The court finds ECO’s argument unpersuasive. As the court has noted more than once previously, “issues in the case overlap to such an extent that it is not really

possible to distinguish between the two phases.” (March 15, 2022, Minute Order; October 2, 2024, Minute Order.) Given the nature of this matter, and the pervasive overlapping issues, it would have been remiss of ReProp to not closely monitor Phase 1 of trial.

[Note: ECO does not argue that any of the other claimed fees were unreasonable or that any other listed billing events were not reasonably necessary for the conduct of the litigation.]

“[T]he fee setting inquiry in California ordinarily begins with the ‘lodestar,’ i.e., the number of hours reasonably expended multiplied by the reasonable hourly rate. ‘California courts have consistently held that a computation of time spent on a case and the reasonable value of that time is fundamental to a determination of an appropriate attorneys’ fee award.’ [Citation.] The reasonable hourly rate is that prevailing in the community for similar work. [Citation.] The lodestar figure may then be adjusted, based on consideration of factors specific to the case, in order to fix the fee at the fair market value for the legal services provided. [Citation.] Such an approach anchors the trial court’s analysis to an objective determination of the value of the attorney’s services, ensuring that the amount awarded is not arbitrary. [Citation.].” (PLCM Group v. Drexler (2000) 22 Cal.4th 1084, 1095.)

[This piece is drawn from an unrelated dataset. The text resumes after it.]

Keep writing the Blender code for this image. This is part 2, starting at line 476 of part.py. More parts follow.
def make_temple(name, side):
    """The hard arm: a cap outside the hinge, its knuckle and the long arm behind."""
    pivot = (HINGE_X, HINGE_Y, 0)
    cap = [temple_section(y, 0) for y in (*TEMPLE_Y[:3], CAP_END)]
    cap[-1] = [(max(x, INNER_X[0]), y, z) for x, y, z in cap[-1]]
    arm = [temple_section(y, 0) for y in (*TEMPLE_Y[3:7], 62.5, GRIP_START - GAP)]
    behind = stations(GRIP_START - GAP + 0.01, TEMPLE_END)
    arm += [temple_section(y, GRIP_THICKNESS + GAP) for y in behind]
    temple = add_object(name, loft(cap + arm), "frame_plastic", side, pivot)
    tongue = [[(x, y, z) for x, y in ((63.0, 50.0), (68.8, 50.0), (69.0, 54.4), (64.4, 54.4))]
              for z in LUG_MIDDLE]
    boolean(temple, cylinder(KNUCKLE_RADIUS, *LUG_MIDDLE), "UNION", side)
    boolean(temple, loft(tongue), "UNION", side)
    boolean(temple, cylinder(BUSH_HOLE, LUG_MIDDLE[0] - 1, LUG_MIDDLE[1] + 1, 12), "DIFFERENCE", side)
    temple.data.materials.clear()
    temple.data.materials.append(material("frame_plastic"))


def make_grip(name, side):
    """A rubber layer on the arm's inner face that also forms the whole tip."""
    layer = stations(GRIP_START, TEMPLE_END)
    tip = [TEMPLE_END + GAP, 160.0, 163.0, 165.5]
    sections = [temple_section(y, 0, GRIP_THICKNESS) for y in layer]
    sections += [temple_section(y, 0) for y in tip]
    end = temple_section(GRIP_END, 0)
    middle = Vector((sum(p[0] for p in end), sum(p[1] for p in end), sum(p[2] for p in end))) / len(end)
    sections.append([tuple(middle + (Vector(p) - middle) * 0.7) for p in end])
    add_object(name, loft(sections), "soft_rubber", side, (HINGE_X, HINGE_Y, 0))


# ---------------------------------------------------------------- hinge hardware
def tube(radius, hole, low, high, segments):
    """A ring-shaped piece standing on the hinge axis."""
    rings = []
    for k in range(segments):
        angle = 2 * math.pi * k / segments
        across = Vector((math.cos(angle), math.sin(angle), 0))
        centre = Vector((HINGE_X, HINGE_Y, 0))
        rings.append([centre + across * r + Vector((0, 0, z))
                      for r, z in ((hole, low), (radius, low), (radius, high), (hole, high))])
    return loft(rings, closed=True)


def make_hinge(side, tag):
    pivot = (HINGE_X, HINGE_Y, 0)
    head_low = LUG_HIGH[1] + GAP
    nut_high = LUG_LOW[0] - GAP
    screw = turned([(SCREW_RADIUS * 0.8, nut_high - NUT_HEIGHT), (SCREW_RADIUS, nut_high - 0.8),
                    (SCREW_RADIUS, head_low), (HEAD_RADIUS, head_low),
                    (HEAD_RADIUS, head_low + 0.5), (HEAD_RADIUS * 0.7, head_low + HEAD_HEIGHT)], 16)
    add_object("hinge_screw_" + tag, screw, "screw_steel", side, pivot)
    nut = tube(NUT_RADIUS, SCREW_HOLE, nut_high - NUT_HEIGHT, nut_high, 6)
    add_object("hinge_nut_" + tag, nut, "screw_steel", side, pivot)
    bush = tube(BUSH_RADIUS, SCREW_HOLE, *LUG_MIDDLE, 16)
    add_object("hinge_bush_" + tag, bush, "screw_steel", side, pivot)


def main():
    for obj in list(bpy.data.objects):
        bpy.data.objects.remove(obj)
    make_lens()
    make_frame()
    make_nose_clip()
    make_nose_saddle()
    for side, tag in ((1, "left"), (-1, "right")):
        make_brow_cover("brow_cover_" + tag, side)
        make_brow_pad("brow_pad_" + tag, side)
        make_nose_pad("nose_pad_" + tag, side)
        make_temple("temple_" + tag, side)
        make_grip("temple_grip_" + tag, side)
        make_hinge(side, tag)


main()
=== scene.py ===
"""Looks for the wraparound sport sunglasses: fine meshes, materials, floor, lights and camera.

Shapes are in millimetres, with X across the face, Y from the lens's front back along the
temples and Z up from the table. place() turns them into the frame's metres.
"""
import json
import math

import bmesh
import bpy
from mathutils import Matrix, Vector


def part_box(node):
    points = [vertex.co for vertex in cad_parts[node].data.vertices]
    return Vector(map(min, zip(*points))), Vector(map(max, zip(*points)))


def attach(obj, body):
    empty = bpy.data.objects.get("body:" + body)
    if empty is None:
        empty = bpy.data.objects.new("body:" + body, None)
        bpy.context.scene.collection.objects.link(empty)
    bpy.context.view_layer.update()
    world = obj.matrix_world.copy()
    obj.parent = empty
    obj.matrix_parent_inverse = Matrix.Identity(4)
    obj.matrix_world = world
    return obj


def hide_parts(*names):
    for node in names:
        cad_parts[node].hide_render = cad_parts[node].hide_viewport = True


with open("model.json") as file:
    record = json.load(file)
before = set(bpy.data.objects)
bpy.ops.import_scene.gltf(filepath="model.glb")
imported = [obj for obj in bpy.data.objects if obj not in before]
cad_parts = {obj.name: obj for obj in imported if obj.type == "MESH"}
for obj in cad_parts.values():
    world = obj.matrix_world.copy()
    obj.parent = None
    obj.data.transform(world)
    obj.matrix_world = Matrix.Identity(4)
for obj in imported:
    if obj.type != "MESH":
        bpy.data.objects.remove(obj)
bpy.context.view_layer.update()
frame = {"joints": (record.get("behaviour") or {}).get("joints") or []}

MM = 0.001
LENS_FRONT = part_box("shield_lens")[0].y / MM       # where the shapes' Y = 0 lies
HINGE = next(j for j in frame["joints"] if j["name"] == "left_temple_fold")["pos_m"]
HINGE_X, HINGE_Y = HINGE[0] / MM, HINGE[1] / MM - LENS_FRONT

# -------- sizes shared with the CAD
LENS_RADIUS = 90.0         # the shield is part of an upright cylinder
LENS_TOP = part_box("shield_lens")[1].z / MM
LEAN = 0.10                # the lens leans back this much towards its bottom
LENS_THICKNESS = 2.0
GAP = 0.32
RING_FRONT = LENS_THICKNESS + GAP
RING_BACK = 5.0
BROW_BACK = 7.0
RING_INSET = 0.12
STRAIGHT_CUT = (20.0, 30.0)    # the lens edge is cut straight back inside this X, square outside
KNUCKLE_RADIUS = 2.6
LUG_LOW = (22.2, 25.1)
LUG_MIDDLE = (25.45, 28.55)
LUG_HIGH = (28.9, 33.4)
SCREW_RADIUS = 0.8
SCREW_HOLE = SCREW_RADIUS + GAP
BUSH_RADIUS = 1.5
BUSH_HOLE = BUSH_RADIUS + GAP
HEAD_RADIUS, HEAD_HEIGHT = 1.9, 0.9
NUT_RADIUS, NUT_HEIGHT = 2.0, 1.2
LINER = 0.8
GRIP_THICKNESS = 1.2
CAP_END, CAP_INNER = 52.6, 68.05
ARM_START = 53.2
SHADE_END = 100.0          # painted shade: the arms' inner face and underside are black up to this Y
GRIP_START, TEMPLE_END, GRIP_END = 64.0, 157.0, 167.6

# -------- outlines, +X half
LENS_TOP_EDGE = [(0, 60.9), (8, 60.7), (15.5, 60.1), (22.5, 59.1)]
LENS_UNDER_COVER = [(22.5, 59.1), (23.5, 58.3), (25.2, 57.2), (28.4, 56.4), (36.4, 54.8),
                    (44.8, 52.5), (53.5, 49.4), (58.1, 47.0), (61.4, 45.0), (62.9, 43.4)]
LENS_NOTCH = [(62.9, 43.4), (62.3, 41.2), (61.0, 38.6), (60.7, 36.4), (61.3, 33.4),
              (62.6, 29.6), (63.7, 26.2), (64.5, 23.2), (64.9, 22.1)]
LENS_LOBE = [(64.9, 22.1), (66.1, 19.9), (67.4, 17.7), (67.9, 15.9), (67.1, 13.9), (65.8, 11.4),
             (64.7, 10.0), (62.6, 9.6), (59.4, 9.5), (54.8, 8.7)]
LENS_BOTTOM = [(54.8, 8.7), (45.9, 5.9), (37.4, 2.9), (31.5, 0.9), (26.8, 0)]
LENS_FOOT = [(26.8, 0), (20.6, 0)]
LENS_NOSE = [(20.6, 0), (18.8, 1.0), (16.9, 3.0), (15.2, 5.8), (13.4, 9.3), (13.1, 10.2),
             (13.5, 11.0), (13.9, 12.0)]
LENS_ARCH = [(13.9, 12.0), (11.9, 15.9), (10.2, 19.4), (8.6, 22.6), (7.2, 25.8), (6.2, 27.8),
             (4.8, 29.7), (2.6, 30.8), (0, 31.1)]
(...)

“[T]he verified time statements of the attorneys, as officers of the court, are entitled to credence in the absence of a clear indication the records are erroneous.” (Horsford v. Board of Trustees of California State University (2005) 132 Cal.App.4th 359, 396.)

“[T]rial courts must carefully review attorney documentation of hours expended” in assessing reasonable and necessary attorney fees. (Ketchum v. Moses (2001) 24 Cal.4h 1122, 1132.) “The ‘ “experienced trial judge is the best judge of the value of professional services rendered in his court, and while his judgment is of course subject to review, it will not be disturbed unless the appellate court is convinced that it is clearly wrong.” ’ ” (Ibid.)

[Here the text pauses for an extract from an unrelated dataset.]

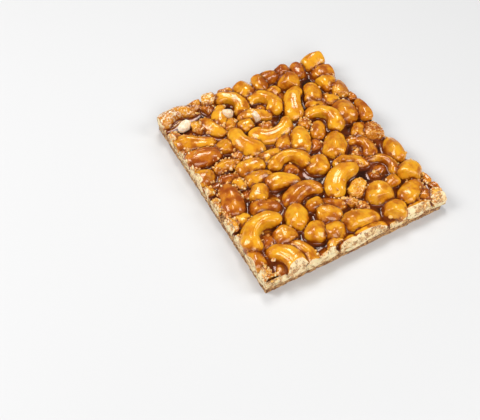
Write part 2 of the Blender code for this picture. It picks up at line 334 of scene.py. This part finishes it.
def gap_rows():
    """Rows like those of TOP_NUTS, each where no other piece lies yet."""
    gap_dice = random.Random(GAP_SEED)
    # The three pale chips belong to the nuts that the gaps are measured from.
    taken = []
    for across, along, heading, length, width, curl, *_ in TOP_NUTS + BARE_CHIPS:
        for step in range(7):
            place = nut_place(across, along, heading, 0)
            spot = place @ Vector((*along_back(length, curl, np.array((step - 3) / 3.75))[0], 0))
            taken.append((spot.x, spot.y, width / 2))
    rows = []
    for _ in range(GAP_TRIES):
        across = gap_dice.uniform(0, WIDTH)
        along = gap_dice.uniform(0, LENGTH)
        x = across - WIDTH / 2
        y = along - LENGTH / 2
        if any(math.hypot(x - px, y - py) < reach + GAP_CLEARANCE for px, py, reach in taken):
            continue
        width = gap_dice.uniform(*GAP_WIDTHS)
        length = gap_dice.uniform(*GAP_LENGTHS)
        heading = gap_dice.uniform(0, 180)
        top = gap_dice.uniform(*GAP_TOPS)
        rows.append((across, along, heading, length, width, 0, top, 0.8, 0.45))
        taken.append((x, y, width / 2))
    return rows


# Chips of bare flesh that broke off after the caramel had set, so they lie on the glaze and stay pale.
BARE_CHIPS = [
    (42, 120, 30, 9, 8.5, 0, 15.5, 0, 0.9),
    (55, 108.5, 60, 6, 5.5, 0, 15.0, 0, 0.9),
    (13, 123.5, 40, 11, 7, 0, 13.5, 0, 0.9),
]

gap_nuts = [(row, add_nut(row, dice, around=24, rings=14)) for row in gap_rows()]


# ---------------------------------------------------------------------------------------------------------
# Lower cashews. A second layer lies under the first, pressed flat against the tray that the brittle was
# poured on. It shows at the cut sides and through the underside.
# ---------------------------------------------------------------------------------------------------------

LOWER_STEP = 14.5
LOWER_TOP = 8.4
LOWER_BOTTOMS = (4.0, 6.0)


def lower_rows():
    lower_dice = random.Random(21)
    rows = []
    across_count = int(WIDTH / LOWER_STEP) + 1
    along_count = int(LENGTH / LOWER_STEP) + 1
    for i in range(across_count):
        for j in range(along_count):
            across = (i + 0.5 * (j % 2)) * LOWER_STEP + lower_dice.uniform(-2.5, 2.5)
            along = j * LOWER_STEP + lower_dice.uniform(-2.5, 2.5)
            length = lower_dice.uniform(16, 24)
            width = lower_dice.uniform(8.5, 11)
            curl = lower_dice.choice((0, 60, -80, 120, -40))
            heading = lower_dice.uniform(0, 360)
            top = LOWER_TOP + lower_dice.uniform(-1.0, 0.8)
            if across < WIDTH - 3.5 and along < LENGTH - 3.5:
                rows.append((across, along, heading, length, width, curl, top, 0.5, 0.2))
    return rows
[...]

“ ‘[A] reasonable hourly rate is the product of a multiplicity of factors .... the level of skill necessary, time limitations, the amount to be obtained in the litigation, the attorney’s reputation, and the undesirability of the case.’ ” (Margolin v. Regional Planning Com. (1982) 134 Cal.App.3d 999, 1003–1004.)

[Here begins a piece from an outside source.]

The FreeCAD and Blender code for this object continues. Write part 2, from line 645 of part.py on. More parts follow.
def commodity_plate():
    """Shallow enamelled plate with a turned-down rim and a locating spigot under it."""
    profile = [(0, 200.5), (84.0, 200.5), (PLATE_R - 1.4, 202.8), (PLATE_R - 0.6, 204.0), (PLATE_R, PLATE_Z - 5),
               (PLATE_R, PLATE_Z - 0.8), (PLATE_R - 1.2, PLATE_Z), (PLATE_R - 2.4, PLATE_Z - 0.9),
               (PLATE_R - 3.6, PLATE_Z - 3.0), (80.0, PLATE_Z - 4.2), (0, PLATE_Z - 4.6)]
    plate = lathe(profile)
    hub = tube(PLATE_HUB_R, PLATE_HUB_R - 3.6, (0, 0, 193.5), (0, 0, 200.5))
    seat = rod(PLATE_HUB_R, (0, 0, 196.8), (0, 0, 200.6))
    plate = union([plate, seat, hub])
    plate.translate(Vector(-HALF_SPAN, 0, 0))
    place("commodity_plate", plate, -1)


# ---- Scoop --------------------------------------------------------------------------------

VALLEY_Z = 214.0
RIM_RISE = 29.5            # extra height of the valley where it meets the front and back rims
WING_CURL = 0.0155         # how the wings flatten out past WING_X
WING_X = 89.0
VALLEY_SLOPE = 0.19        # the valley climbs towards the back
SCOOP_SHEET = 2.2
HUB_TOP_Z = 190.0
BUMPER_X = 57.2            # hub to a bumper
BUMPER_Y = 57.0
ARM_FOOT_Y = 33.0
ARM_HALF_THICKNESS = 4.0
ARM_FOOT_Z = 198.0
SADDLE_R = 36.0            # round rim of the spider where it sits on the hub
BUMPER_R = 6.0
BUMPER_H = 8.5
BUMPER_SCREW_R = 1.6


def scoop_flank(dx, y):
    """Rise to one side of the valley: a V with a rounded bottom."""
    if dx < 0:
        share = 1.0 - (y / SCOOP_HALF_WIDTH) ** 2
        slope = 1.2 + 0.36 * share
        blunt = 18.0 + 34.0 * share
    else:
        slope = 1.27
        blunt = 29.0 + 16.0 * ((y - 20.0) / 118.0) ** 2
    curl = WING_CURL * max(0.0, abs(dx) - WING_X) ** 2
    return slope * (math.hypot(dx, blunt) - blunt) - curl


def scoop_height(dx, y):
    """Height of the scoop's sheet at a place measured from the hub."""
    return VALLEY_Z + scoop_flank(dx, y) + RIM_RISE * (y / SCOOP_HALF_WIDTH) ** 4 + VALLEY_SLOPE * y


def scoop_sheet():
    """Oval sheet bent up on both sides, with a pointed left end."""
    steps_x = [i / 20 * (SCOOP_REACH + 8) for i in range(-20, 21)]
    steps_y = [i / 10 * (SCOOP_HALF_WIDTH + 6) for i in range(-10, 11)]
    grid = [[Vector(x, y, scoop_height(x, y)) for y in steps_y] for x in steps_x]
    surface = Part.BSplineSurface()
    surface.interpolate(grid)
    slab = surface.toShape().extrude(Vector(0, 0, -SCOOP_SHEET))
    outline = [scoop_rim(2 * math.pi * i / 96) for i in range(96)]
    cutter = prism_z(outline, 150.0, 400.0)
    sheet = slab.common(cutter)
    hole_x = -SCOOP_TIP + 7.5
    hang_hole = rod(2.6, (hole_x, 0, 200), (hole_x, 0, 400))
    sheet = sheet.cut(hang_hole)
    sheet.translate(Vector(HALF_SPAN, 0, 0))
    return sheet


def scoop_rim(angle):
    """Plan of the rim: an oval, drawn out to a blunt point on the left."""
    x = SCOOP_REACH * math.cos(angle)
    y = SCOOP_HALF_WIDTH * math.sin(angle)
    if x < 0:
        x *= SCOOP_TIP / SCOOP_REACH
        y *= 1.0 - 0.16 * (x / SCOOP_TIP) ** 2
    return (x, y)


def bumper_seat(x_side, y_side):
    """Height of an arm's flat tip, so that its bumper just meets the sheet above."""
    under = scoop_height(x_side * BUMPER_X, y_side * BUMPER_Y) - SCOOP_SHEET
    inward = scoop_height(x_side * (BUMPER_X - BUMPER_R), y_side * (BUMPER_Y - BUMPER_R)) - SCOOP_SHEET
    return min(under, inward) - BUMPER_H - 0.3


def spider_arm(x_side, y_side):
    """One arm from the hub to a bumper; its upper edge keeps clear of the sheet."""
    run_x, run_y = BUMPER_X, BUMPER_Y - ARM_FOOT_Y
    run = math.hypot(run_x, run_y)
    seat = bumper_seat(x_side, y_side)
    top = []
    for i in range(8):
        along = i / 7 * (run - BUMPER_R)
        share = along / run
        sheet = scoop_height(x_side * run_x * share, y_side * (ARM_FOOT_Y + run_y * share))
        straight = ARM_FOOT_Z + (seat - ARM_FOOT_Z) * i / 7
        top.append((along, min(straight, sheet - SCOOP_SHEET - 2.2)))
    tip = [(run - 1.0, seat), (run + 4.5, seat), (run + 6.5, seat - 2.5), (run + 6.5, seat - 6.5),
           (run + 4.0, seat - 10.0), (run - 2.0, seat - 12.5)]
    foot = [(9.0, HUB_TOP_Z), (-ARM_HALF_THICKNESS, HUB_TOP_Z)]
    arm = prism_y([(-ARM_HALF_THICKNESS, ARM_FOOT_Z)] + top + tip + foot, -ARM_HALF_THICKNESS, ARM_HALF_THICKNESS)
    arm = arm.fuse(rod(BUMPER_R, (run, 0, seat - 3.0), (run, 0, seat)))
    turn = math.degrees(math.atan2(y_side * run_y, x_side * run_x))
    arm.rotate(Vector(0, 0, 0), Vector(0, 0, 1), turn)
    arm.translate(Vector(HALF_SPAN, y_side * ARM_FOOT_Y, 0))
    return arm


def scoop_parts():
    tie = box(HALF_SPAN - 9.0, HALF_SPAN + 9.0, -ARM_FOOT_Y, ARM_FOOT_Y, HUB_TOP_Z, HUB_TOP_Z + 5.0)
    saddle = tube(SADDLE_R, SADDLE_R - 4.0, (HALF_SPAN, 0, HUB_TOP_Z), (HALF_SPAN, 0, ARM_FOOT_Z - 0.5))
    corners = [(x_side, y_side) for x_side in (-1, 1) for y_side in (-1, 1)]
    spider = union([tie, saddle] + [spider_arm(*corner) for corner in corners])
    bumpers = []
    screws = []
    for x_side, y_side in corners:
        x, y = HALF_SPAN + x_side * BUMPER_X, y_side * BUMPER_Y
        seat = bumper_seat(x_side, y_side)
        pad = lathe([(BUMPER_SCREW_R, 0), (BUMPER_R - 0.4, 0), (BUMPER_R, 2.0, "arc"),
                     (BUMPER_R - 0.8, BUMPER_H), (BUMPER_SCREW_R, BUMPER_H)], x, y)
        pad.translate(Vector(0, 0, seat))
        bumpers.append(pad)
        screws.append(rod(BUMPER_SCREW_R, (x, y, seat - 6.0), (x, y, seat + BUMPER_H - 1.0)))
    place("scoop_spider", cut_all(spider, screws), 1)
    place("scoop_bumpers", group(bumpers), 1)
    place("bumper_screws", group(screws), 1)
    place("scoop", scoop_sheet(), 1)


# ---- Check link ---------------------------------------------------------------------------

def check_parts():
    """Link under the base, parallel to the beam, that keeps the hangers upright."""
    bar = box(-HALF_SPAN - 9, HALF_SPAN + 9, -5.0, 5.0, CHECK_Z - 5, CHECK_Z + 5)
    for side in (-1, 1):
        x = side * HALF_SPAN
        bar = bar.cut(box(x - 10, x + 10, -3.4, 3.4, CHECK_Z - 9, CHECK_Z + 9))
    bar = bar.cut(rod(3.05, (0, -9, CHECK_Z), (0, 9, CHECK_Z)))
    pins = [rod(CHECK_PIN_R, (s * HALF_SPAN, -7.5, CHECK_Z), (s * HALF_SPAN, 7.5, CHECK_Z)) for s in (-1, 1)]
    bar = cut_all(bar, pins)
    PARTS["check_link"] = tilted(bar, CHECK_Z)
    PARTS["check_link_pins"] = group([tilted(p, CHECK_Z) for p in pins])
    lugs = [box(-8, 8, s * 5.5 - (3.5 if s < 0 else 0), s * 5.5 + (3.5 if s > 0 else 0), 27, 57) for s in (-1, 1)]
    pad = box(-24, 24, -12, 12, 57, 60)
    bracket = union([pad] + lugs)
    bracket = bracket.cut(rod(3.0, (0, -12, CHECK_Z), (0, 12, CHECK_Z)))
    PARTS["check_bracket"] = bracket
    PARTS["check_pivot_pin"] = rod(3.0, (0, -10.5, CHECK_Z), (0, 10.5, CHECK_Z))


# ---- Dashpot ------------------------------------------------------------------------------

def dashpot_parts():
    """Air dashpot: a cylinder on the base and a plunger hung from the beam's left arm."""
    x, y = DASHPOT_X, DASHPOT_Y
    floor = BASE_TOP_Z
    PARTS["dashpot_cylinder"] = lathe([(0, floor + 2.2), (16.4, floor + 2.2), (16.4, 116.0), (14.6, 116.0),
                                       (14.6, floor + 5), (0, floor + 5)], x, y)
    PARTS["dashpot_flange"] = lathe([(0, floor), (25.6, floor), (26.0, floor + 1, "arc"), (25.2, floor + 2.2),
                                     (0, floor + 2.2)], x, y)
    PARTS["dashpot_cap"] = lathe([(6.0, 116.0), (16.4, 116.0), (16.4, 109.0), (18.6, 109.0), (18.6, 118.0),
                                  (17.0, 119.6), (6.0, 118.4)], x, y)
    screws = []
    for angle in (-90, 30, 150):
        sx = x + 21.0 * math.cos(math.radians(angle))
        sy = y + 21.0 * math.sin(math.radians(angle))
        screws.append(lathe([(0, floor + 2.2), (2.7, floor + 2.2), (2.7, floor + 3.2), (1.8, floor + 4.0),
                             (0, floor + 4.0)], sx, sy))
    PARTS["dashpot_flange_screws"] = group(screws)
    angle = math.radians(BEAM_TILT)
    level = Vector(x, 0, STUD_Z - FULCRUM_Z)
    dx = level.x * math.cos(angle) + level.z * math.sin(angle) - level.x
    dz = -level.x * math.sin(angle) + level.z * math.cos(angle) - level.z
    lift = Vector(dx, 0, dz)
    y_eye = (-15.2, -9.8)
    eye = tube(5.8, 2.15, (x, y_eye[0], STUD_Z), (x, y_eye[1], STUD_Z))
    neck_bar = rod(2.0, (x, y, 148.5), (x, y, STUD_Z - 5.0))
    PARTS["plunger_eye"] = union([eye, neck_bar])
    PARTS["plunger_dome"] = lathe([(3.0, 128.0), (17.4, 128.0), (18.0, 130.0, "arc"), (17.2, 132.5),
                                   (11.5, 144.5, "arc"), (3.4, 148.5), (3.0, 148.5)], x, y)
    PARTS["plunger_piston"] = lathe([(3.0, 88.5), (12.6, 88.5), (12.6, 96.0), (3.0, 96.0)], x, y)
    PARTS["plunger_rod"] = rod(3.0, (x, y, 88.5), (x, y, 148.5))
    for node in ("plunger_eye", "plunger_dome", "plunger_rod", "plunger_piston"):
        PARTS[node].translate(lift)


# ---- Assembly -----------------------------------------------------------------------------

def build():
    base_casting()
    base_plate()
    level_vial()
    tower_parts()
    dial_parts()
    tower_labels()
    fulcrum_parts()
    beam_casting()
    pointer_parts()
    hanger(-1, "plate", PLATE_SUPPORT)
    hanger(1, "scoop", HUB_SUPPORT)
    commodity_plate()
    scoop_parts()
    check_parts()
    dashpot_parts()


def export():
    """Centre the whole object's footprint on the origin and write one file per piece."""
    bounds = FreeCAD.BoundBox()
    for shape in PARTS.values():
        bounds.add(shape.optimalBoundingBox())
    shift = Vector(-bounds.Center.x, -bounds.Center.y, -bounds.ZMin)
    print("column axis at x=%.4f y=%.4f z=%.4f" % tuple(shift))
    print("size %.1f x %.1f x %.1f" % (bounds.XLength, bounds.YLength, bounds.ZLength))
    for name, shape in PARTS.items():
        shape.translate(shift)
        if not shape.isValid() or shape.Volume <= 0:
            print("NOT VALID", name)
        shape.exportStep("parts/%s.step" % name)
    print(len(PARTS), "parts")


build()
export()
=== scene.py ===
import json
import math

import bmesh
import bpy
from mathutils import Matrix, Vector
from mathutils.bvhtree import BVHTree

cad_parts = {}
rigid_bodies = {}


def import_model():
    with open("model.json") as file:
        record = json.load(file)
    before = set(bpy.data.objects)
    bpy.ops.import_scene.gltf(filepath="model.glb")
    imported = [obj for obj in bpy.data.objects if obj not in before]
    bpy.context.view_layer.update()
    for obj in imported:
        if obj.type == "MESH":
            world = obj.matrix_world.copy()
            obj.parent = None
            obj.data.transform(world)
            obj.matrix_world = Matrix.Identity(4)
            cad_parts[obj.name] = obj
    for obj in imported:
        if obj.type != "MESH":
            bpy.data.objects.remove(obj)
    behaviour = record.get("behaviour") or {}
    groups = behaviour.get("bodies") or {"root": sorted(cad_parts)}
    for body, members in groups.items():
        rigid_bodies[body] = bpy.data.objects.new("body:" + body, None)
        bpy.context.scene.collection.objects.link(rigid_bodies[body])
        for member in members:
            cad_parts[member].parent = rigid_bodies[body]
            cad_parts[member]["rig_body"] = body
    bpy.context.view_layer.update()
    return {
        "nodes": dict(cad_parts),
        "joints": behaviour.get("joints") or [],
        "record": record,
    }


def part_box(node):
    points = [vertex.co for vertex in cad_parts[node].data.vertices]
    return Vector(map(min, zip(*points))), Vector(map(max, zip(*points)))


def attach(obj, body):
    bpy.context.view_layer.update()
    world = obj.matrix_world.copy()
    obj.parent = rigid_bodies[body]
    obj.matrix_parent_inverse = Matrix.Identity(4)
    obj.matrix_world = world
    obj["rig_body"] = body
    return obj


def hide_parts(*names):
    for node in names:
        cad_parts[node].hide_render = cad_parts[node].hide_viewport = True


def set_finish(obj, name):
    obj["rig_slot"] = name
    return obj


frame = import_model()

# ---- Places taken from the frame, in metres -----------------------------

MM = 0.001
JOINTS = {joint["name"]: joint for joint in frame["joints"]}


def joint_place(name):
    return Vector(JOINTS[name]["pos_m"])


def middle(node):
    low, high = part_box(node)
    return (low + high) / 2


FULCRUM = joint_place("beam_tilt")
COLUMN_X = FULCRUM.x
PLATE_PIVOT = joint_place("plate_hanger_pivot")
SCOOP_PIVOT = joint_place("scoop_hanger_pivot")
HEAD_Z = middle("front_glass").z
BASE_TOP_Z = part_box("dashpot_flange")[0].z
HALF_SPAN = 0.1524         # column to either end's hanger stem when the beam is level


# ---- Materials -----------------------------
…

“[T]he [party] ... seeking fees and costs ‘ “bear[s] the burden of establishing entitlement to an award and documenting the appropriate hours expended and hourly rates.” [Citation.]’” (Christian Research Institute v. Alnor (2008) 165 Cal.App.4th 1315, 1320.) “‘To that end, the court may require [a] Defendant[ ] to produce records sufficient to provide “‘a proper basis for determining how much time was spent on particular claims.’” [Citation.]’” (Ibid.) “The evidence should allow the court to consider whether the case was overstaffed, how much time the attorneys spent on particular claims, and whether the hours were reasonably expended. [Citation.]” (Ibid.)

The declaration of ReProp counsel, Howard D. Hall, as well as the billing statements submitted in support of the motion, include a description of the work performed, who performed the work, and the rates charged.

The rates for each attorney range from $225 to $350 per hour. The paralegal rate ranged from $120 to $150 per hour.

Based on its own familiarity with the legal market as well as information and descriptions provided by ReProp regarding the nature of the services performed and the educational and professional background of each timekeeper identified in the Hall declaration, which the Court finds informative, the hourly rates claimed by ReProp are reasonable, and the tasks performed necessary for the conduct of the litigation.

Attorney fees will be awarded in favor of ReProp, and against ECO, as requested.